Bugs at NVIDIA are always confidential, because many bug reports include proprietary information of one kind or other. Consequently only the filer and relevant NVIDIA personnel gets to look at bug reports.

Your issue may be identical to an existing bug, or it may be an as-of-yet unreported issue. The only sure way to find out is to file a bug report yourself. Once NVIDIA engineering have a look at it, they will determine whether it is a duplicate or a new and separate issue.

here is the output of nvidia-bug-report

nvidia-bug-report.log.gz (464.2 KB)

here is the strace output of my CUDA program mcx (GitHub - fangq/mcx: Monte Carlo eXtreme (MCX) - GPU-accelerated photon transport simulator), there are two 2.6s delays in the execution (run grep '+\s*2\.6' mcx_debug_log.txt to see the delays), the actual workload is only 100ms
mcx_debug_log.txt.gz (24.7 KB)

same latency also happens on OpenCL based programs, here is the output of strace when running clinfo, there are total of six 2.6s delays in the entire call (run grep '+\s*2\.6' log_clinfo.txt to see the delays)
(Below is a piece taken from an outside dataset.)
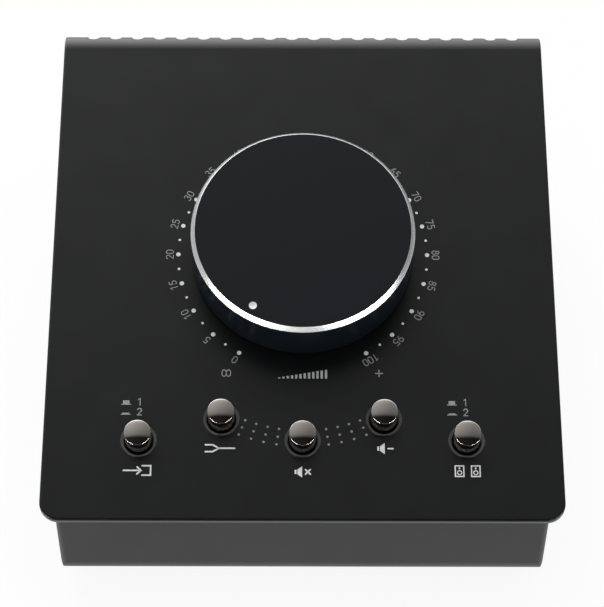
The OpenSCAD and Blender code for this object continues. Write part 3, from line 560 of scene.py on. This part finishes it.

log_clinfo.txt.gz (131.6 KB)

The only sure way to find out is to file a bug report yourself. Once NVIDIA engineering have a look at it, they will determine whether it is a duplicate or a new and separate issue.

done, submitted (Bug# 3099084)

Just want to follow up on this issue - I heard back from NVIDIA’s engineer that this issue is now fixed in a new driver release 450.66 (currently in focal-propose), I am very glad to confirm that the latency issue is gone.

Both cuda and opencl codes can start/end without that latency. If you ran into the same issue (Threadripper/Ryzen CPU+NVIDIA GPU), wait for this driver!